For the rest of 1989, I was a normal, well adjusted 23 year old, who didn't grow up the way I did, and who never touched a drink or a drug. I just wasn't. I liked it, and it felt good to be that person. It felt good to go out and come home and remember what had happened the night before, and not be embarrassed or ashamed. It felt good to be around new people, because I didn't have to worry about what would happen if I drank too much, because I didn't drink too much.
Around this time I started spending day light hours and many nights with my latest crush, Richard. Rumor had it he was one part of a motorcycle name, but I didn't ask or care, he was a beauty. (Though I did see his balance one night before Limelight, at an ATM, and there were a couple digits in front of that comma.)
I remember him having tons of gum in his car, and it felt great to spend time with someone who's company I enjoyed, and to feel present with him.

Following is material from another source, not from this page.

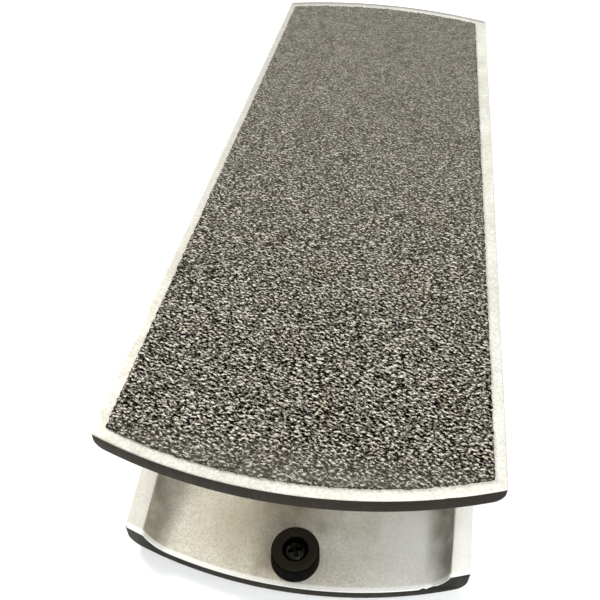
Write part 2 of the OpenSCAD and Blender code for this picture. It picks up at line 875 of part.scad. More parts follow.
base_channel();
base_feet();
heel_bumper();
heel_bumper_screw();
toe_bumper();
toe_bumper_screw();
pivot_shaft();
left_shaft_clip();
right_shaft_clip();
left_spacer();
right_spacer();
input_jack_frame();
input_jack_contact();
input_jack_insulators();
input_jack_washer();
input_jack_nut();
output_jack_frame();
output_jack_contact();
output_jack_insulators();
output_jack_washer();
output_jack_nut();
pot_bracket();
bracket_screws();
pot_front();
pot_can();
pot_wafer();
pot_terminals();
pot_washer();
pot_nut();
pot_shaft();
pot_rotor();
cord_drum();
drum_set_screw();
cord_turns();
taper_board();
board_standoffs();
board_screws();
taper_switch_body();
taper_switch_lever();
input_wire();
output_wire();
ground_link_wire();
ground_wire();
taper_wire();
treadle();
grip_sheet();
left_bushing();
right_bushing();
heel_cord_post();
toe_spring_post();
cord_heel_run();
cord_toe_run();
tension_spring();
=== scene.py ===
"""Looks of the rocking-treadle volume pedal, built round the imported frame. All lengths are in metres."""
import json
import math

import bmesh
import bpy
import numpy as np
from mathutils import Matrix, Vector


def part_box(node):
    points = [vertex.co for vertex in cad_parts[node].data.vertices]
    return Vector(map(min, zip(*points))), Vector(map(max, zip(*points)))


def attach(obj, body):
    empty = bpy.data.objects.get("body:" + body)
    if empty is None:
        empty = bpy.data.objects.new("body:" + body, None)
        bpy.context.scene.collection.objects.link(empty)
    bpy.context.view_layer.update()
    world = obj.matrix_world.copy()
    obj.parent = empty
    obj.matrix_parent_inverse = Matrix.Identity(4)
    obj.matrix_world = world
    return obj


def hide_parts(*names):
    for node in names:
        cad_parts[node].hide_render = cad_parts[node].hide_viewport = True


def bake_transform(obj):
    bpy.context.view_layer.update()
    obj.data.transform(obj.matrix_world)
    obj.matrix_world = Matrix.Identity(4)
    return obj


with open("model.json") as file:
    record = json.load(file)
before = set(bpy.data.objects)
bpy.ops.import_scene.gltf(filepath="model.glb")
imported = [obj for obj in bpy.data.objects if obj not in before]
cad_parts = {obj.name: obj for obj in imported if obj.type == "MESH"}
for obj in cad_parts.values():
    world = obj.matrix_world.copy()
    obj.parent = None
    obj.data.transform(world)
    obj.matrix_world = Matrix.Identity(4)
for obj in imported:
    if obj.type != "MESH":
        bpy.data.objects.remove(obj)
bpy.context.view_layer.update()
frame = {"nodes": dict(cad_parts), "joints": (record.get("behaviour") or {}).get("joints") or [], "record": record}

MM = 0.001
PLATE_THICKNESS = 4.1 * MM
NODES = frame["nodes"]

# ---- places, read from the frame

base_lo, base_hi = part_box("base_channel")
BASE_Z = base_lo.z
HALF_BASE = base_hi.x
FLOOR_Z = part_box("heel_bumper")[0].z
STOP_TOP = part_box("heel_bumper")[1].z
PIVOT = Vector(frame["joints"][0]["pos_m"])
INNER_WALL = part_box("right_spacer")[1].x + 0.1 * MM


def treadle_tilt():
    """Angle of the treadle about the pivot as packed, from the slope of the grip sheet's broad faces."""
    broad = max(NODES["grip_sheet"].data.polygons, key=lambda face: face.area)
    n = broad.normal
    return math.atan2(-n.y * math.copysign(1, n.z), abs(n.z))


# From the level treadle, measured from its pivot, to where it lies
TREADLE = Matrix.Translation(PIVOT) @ Matrix.Rotation(treadle_tilt(), 4, "X")


def level_points(node):
    """A treadle node's points, in the treadle's own level frame."""
    back = TREADLE.inverted()
    return [back @ v.co for v in NODES[node].data.vertices]


def level_box(node):
    """Lowest and highest corner of a treadle node, in the treadle's own level frame."""
    points = np.array(level_points(node))
    return Vector(points.min(0)), Vector(points.max(0))


grip_lo, grip_hi = level_box("grip_sheet")
treadle_lo, treadle_hi = level_box("treadle")
PLATE_TOP = grip_lo.z
PLATE_BOTTOM = PLATE_TOP - PLATE_THICKNESS
HALF_PLATE = treadle_hi.x
GRIP_TOP = grip_hi.z
HALF_GRIP = -grip_lo.x


def right_corners():
    """The grip sheet's right corners at its heel and its toe, in the treadle's own level frame."""
    points = level_points("grip_sheet")
    return [max((p for p in points if p.y * end > 0), key=lambda p: p.x) for end in (-1, 1)]


def arc_radius(half_chord, rise):
    return (half_chord ** 2 + rise ** 2) / (2 * rise)


HEEL_CORNER, TOE_CORNER = right_corners()
GRIP_RADIUS = arc_radius(HEEL_CORNER.x, HEEL_CORNER.y - grip_lo.y)
END_CENTRE = -grip_lo.y - GRIP_RADIUS
END_RADIUS = treadle_hi.y - END_CENTRE


def centre(node):
    """Middle of a node's box."""
    low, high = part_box(node)
    return (low + high) / 2


def reach_x(node):
    """Least and greatest distance of a node from the middle plane."""
    return sorted(abs(corner.x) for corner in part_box(node))


def ends_of(node):
    """Centres of the two end faces of a straight round node, the lower Y first."""
    points = np.array([v.co for v in NODES[node].data.vertices])
    way = np.linalg.svd(points - points.mean(0))[2][0]
    reach = points @ (way * math.copysign(1, way[1]))
    tips = points[reach < reach.min() + 0.05 * MM], points[reach > reach.max() - 0.05 * MM]
    return [Vector((tip.min(0) + tip.max(0)) / 2) for tip in tips]


def mm(*rows):
    """Rows of numbers that are given in millimetres."""
    return [tuple(value * MM for value in row) for row in rows]


def placed(name, data):
    """A new object of some data, in the scene."""
    thing = bpy.data.objects.new(name, data)
    bpy.context.scene.collection.objects.link(thing)
    return thing


def shifted(*place):
    return Matrix.Translation(place)


def aimed(place, way, axis="Z"):
    """A move that takes the origin to a place and turns an axis to point along a vector."""
    return Matrix.Translation(place) @ way.to_track_quat(axis, "Y").to_matrix().to_4x4()


# ---- camera, light and floor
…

I was shocked when he asked if he could come over one night; shocked because I realised I had somehow started to believe that I was someone no one wanted to date. It hit me like a ton of bricks. It was scary. I really believed it! But then I remembered I was someone new.
Because I was spending more time with Dehli, or because Erin was spending more time with Donnie and his gang, she and I spent less time together. Erin and Dehli didn't get along, and I didn't try to fight it.
Dehli would fly into town every weekend for Limelight and shopping sprees. She bought up every dress Lane Bryant on Wells, after I watched her try every single one on, and she bought up every single stitch of Baronni make-up at Carson's. Literally. She said her parents kept thousands of dollars in their safe, and didn't seem to mind that she 'helped herself'.
I would train down to the Holiday Inn, when it was still on the lake, every Saturday night, and we'd cab over to Limelight. Even though I was off the pills and the booze, I was still very much on the freak train when it came to my late night get-ups, and we loved freaking out the hotel's other guests.
100% nicotine-free post. I'll finish this later!